There are other sibling betrayals. ‘Pagans’ is set between New York and LA. Brigitte has casually slept with her sister’s brash, wealthy husband for years and yet she feels little guilt; ‘she doesn’t even like Marshall.’ Somehow, in LA, ‘it was inconceivable that, with such fullness available, anyone could be troubled about anything – apartments, desires, attachments, anything.’ Lust, the longing for spiritual enlightenment and emotional fulfilment are common themes in this selection and are often confused by Prawer Jhabvala’s characters. ‘The Widow’ describes a woman’s yearning to mother her tenant’s son — this turns into a dangerous sexual obsession. In ‘A Spiritual Call’ Daphne turns her back on a safe life in England and ‘a quite interesting job with a secretarial agency’, to follow a shady guru. She suspects that there is another side to Swamiji but is blinded by her desire for ‘spiritual regeneration’. n ‘Desecration’ Sofia chooses the physical over the cerebral and betrays her loving but controlling husband with devastating consequences.
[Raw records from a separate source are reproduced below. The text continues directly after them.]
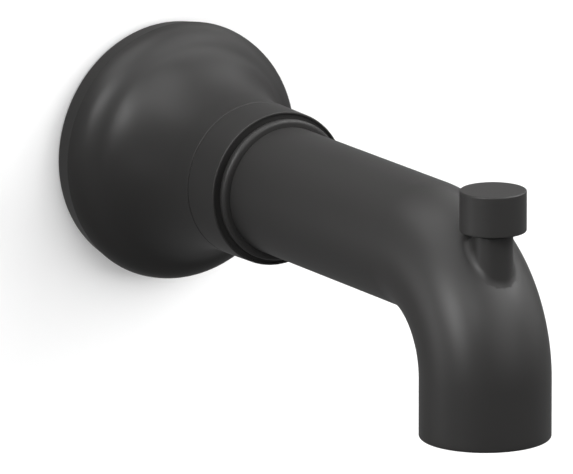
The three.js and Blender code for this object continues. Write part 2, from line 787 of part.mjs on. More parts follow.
function liftRod() {
  return onLiftAxis(
    turnedUp(
      [
        [0, footBottom],
        [footRadius, footBottom],
        [footRadius, footTop],
        [ROD_RADIUS, footTop],
        [ROD_RADIUS, rodTop],
        [0, rodTop],
      ],
      COARSE,
    ),
  );
}

function rodClip() {
  return onLiftAxis(turnedUp(ringOutline(rodHole, rodHole + CLIP_WIDTH, clipBottom, clipTop), COARSE));
}

class SpringLine extends THREE.Curve {
  getPoint(t) {
    const angle = 2 * Math.PI * SPRING_TURNS * t;
    const low = springBottom + SPRING_WIRE_RADIUS;
    const high = springTop - SPRING_WIRE_RADIUS;
    return new THREE.Vector3(
      springRadius * Math.cos(angle),
      springRadius * Math.sin(angle),
      low + (high - low) * t,
    );
  }
}

function returnSpring() {
  return onLiftAxis(roundAlong(SPRING_WIRE_RADIUS, new SpringLine(), 10 * SPRING_TURNS, 6));
}

function stemBushing() {
  return onLiftAxis(
    turnedUp(
      [
        [bushingPocket, bushingBottom],
        [bossBore - GAP, bushingBottom],
        [bossBore - GAP, bushingTop],
        [rodHole, bushingTop],
        [rodHole, bushingBottom + BUSHING_POCKET_DEPTH],
        [bushingPocket, bushingBottom + BUSHING_POCKET_DEPTH],
      ],
      MEDIUM,
    ),
  );
}

function stemSeal() {
  const height = bushingBottom + BUSHING_POCKET_DEPTH - GAP - STEM_SEAL_ROUND;
  return onLiftAxis(turnedUp(oringOutline(rodHole + STEM_SEAL_ROUND, height, STEM_SEAL_ROUND), COARSE));
}

function sealRetainer() {
  const outer = bushingPocket - SLIDE_GAP;
  return onLiftAxis(
    turnedUp(ringOutline(rodHole, outer, retainerBottom, retainerBottom + RETAINER_THICKNESS), COARSE),
  );
}

function diverterKnob() {
  const round = KNOB_EDGE_ROUND;
  const pocket = insertRadius + GAP;
  return onLiftAxis(
    turnedUp(
      [
        [pocket, knobBottom],
        ...arc(KNOB_RADIUS - round, knobBottom + round, round, -90, 0, 3),
        ...arc(KNOB_RADIUS - round, knobTop - round, round, 0, 90, 3),
        [0, knobTop],
        [0, insertTop + GAP],
        [pocket, insertTop + GAP],
      ],
      FINE,
    ),
  );
}

function knobInsert() {
  return onLiftAxis(
    turnedUp(
      [
        [rodHole, insertBottom],
        [insertRadius, insertBottom],
        [insertRadius, insertTop],
        [0, insertTop],
        [0, rodTop + GAP],
        [rodHole, rodTop + GAP],
      ],
      COARSE,
    ),
  );
}

// ---- Outlet insert ------------------------------------------------------------------------------------

function outletRing() {
  const groove = insertRingRadius - 2 * OUTLET_ORING_ROUND;
  const halfWidth = OUTLET_ORING_ROUND + GAP;
  return onOutletAxis(
    turnedUp(
      [
        [insertRingBore - OUTLET_RING_LIP, insertRingBottom],
        [insertRingRadius, insertRingBottom],
        [insertRingRadius, outletOringHeight - halfWidth],
        [groove, outletOringHeight - halfWidth],
        [groove, outletOringHeight + halfWidth],
        [insertRingRadius, outletOringHeight + halfWidth],
        [insertRingRadius, insertRingTop],
        [insertRingBore, insertRingTop],
        [insertRingBore, insertRingBottom + OUTLET_RING_LIP],
        [insertRingBore - OUTLET_RING_LIP, insertRingBottom + OUTLET_RING_LIP],
      ],
      FINE,
    ),
  );
}

function outletOring() {
  const middle = insertRingRadius + SLIDE_GAP - OUTLET_ORING_ROUND;
  return onOutletAxis(turnedUp(oringOutline(middle, outletOringHeight, OUTLET_ORING_ROUND), FINE));
}

function flowStraightener() {
  const height = vaneTop - vaneBottom;
  const ring = (outer) => turnedUp(ringOutline(outer - VANE_THICKNESS, outer, vaneBottom, vaneTop), MEDIUM);
  const hub = turnedUp(discOutline(VANE_HUB_RADIUS, vaneBottom, vaneTop), COARSE);
  const length = vaneRadius - VANE_THICKNESS / 2;
  const vanes = Array.from({ length: VANE_COUNT }, (_, i) =>
    new THREE.BoxGeometry(length, VANE_THICKNESS, height)
      .translate(length / 2, 0, (vaneTop + vaneBottom) / 2)
      .rotateZ((2 * Math.PI * i) / VANE_COUNT),
  );
  return onOutletAxis(joined(hub, ring(VANE_MIDDLE_RADIUS), ring(vaneRadius), ...vanes));
}

// ---- Assembly -----------------------------------------------------------------------------------------

const adapterSealOut = adapterNose - WATERWAY_ORING_ROUND - GAP;
const stubSealOut = stubBack + WATERWAY_ORING_ROUND + GAP;

const wallSide = new THREE.Group().add(
  part("escutcheon_bell", escutcheonBell(), mattBlack),
  part("wall_gasket", wallGasket(), foam),
  part("collar_ring", collarRing(), mattBlack),
  part("collar_set_screw", collarSetScrew(), steel),
  part("bead_ring", beadRing(), mattBlack),
);

const inlet = new THREE.Group().add(
  part("inlet_adapter", inletAdapter(), brass),
  part("pipe_seal", pipeSeal(), rubber),
  part("adapter_oring_rear", adapterOring(oringRearOut), rubber),
  part("adapter_oring_front", adapterOring(oringFrontOut), rubber),
);

const waterway = new THREE.Group().add(
  part("waterway_tube", waterwayTube(), whitePlastic),
  part("waterway_oring_inlet", waterwayOring(adapterSealOut), rubber),
  part("waterway_oring_outlet", onPortAxis(waterwayOring(stubSealOut)), rubber),
);

const diverter = new THREE.Group().add(
  part("gate_housing", gateHousing(), greyPlastic),
  part("housing_cap", housingCap(), greyPlastic),
  part("gate_carrier", gateCarrier(), whitePlastic),
  part("gate_washer", gateWasher(), rubber),
  part("gate_screw", gateScrew(), steel),
  part("lift_rod", liftRod(), brass),
  part("rod_clip", rodClip(), steel),
  part("return_spring", returnSpring(), steel),
  part("stem_bushing", stemBushing(), brass),
  part("stem_seal", stemSeal(), rubber),
  part("seal_retainer", sealRetainer(), steel),
  part("diverter_knob", diverterKnob(), mattBlack),
  part("knob_insert", knobInsert(), brass),
);

const outlet = new THREE.Group().add(
  part("outlet_ring", outletRing(), greyPlastic),
  part("flow_straightener", flowStraightener(), whitePlastic),
  part("outlet_oring", outletOring(), rubber),
);

const spout = new THREE.Group();
spout.add(wallSide, inlet, part("spout_body", spoutBody(), mattBlack), waterway, diverter, outlet);

export default spout;
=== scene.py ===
"""Wall mounted bath spout with a pull-up diverter knob, in matt black over brass and plastic inner pieces.

Lengths are in metres, with +Z up. The origin is the centre of the escutcheon's back face, on the wall. The
spout's tube runs along -Y, so a distance from the wall is called "out" and lies at y = -out.
"""

import json
import math

import bmesh
import bpy
from bpy.props import FloatProperty, FloatVectorProperty, IntProperty, PointerProperty
from bpy.types import Operator, Panel, PropertyGroup
from mathutils import Matrix, Vector
from mathutils.geometry import interpolate_bezier

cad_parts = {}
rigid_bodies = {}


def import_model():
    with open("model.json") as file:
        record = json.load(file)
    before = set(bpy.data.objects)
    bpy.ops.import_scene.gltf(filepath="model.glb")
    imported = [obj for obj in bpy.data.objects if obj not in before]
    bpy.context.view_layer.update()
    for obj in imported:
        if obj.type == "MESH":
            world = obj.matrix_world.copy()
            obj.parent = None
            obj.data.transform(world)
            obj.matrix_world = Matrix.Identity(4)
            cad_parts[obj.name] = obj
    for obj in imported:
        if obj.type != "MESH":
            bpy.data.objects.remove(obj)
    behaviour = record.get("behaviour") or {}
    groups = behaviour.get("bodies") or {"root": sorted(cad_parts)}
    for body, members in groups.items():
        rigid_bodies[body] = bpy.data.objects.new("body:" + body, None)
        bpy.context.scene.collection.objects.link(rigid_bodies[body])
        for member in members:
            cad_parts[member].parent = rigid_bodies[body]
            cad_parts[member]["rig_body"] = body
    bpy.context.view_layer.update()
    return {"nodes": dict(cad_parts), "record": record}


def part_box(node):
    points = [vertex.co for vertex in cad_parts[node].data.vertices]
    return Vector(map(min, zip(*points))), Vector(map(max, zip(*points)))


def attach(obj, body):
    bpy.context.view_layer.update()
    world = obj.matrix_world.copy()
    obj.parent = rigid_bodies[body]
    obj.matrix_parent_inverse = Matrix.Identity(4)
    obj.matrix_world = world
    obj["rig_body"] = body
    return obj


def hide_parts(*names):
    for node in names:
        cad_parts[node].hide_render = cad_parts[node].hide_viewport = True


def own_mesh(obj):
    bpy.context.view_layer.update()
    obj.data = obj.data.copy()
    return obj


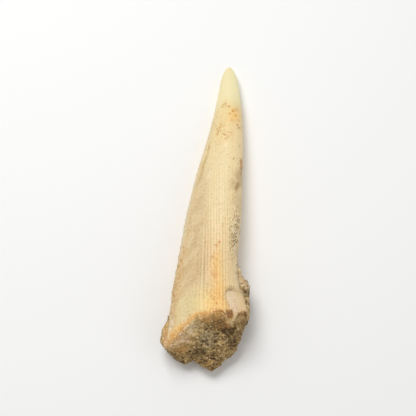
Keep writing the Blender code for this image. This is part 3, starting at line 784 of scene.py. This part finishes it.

Prawer Jhabvala won two Oscars for Best Adapted Screenplay for her collaboration with James Ivory and Ismail Merchant on Howards End and A Room With A View. There is a cinematic quality to her stories, in the contrast between light and shade. In ‘Miss Sahib’, Miss Tuhy finds life in England drab in comparison to her former life as a teacher at a girl’s school in India: ‘Everything was too dim, too cold. There was no sun, the grass was not green, the flowers not bright enough, and the rain that continually drizzled from a wash-rag sky was a poor substitute for the silver rivers that had come rushing in torrents out of immense, dark blue monsoon clouds.’ Miss Tuhy returns to India but can only afford to live in drab, dirty accommodation and the colour comes from her neighbours whose passion she admires.

Beautifully crafted, Prawer Jhabvala’s stories are multi-layered and full of intensity. She inhabits her characters in such a way that we know what they are feeling and can anticipate their actions before they do. Frequently an outward calm conceals inner turmoil. This collection is proof, if any were needed, of Prawer Jhabvala’s enduring and remarkable talent.